I considered including ‘list’ here, but I feel that might be better as a data type modifier.
An entity may have a list of values of almost any type. A book might have a list of titles or of print dates. A file might have a list of fully-qualified file names (these should be unique, but would let me restore the original file if needed… or identify that the file at that URI is already loaded). Most of the other examples I thought of tonight would probably be better as a list of references (i.e. many:many relationship to another entity), but I can see uses for this.
A list should be able to have arbitrary delimiters. For some, commas might be appropriate, for others ‘:::’, others might like a ‘pipe’ (‘|’). This should probably be configurable in the field definition.

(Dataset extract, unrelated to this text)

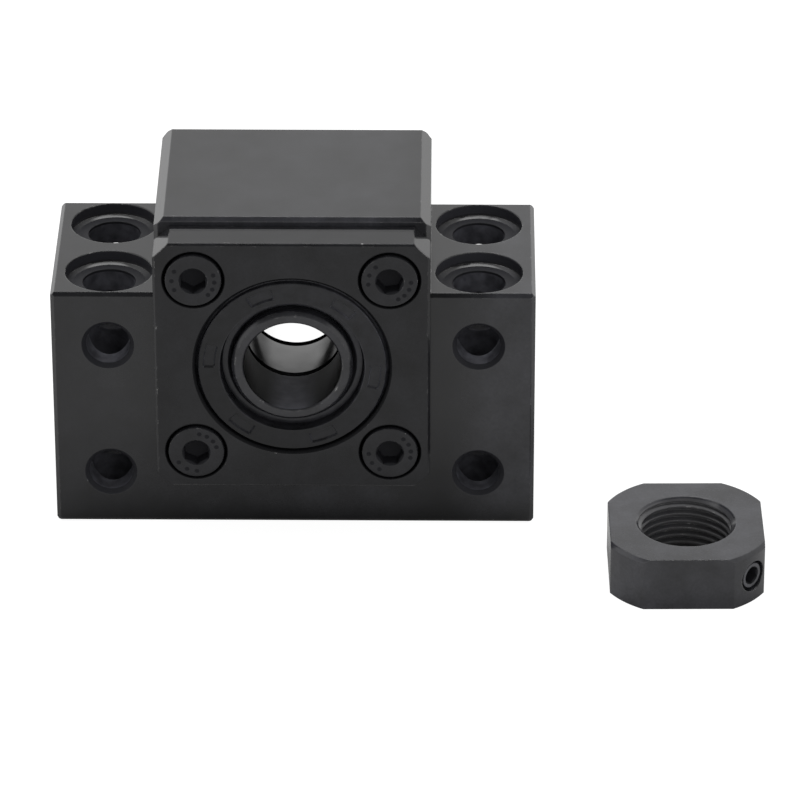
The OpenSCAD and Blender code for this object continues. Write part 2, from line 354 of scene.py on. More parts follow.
def seat_fillet(graph, place, rounded):
    """The surface normal, turned where the cutter left a fillet at the foot of a seat."""
    beside = beside_bolt(graph, place)
    away = graph.vector("LENGTH", beside)
    uneven = graph.remap(graph.noise(place, 0.3, 2.0), 0.35, 0.65, 0.88, 1.15)
    tilt = graph.remap(away, bolt_seat_r - seat_fillet_w, bolt_seat_r - 0.05, 0.28, 0.54)
    tilt = graph.math("MULTIPLY", tilt, uneven)
    outwards = graph.vector("NORMALIZE", beside)
    lean = graph.math("MULTIPLY", graph.math("SINE", tilt), -1.0)
    sideways = graph.vector("MULTIPLY", outwards, graph.join(lean, lean, 0.0))
    turned_up = graph.vector("ADD", sideways, graph.join(0.0, 0.0, graph.math("COSINE", tilt)))
    share = graph.math("MULTIPLY", on_seat_floor(graph, place),
                       graph.math("GREATER_THAN", away, bolt_seat_r - seat_fillet_w))
    inputs = {0: share, 4: rounded, 5: turned_up}
    return graph.add("Mix", inputs, data_type="VECTOR").outputs[1]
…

Some attributes will be connections to other entities. A book has authors (or ‘many people in many roles’ — authors, editors, developers, etc.) and ‘book tags’. In both cases these could be many:many relationships (just a book has multiple authors, an author may have multiple books). A book in a series would not have ‘series’ and ‘series_index’ fields, it likely would be a reference to a ‘series’ entity with an index value on the relationship.
Speaking of which, the relationship likely should identify any secondary values stored with that relationship. In the case of a series, I should be able to ask “what is the first book in this series?” as easily as “what series is this book in?”
As with lists, I should be able to define any delimiters needed. And possible a template for parsing/presenting the information.
Almost any entity can be hierarchical: documents have subdocuments, files have subfiles, series have subseries, and so on.
Calibre has a rich set of options when it comes to custom columns. Where calibre builds quite a bit of behavior into the column type, I think I can get something a little more powerful by going to a combination of primitives and modifiers to their behavior. This should give me more options overall, while also allowing me to generalize the implementation.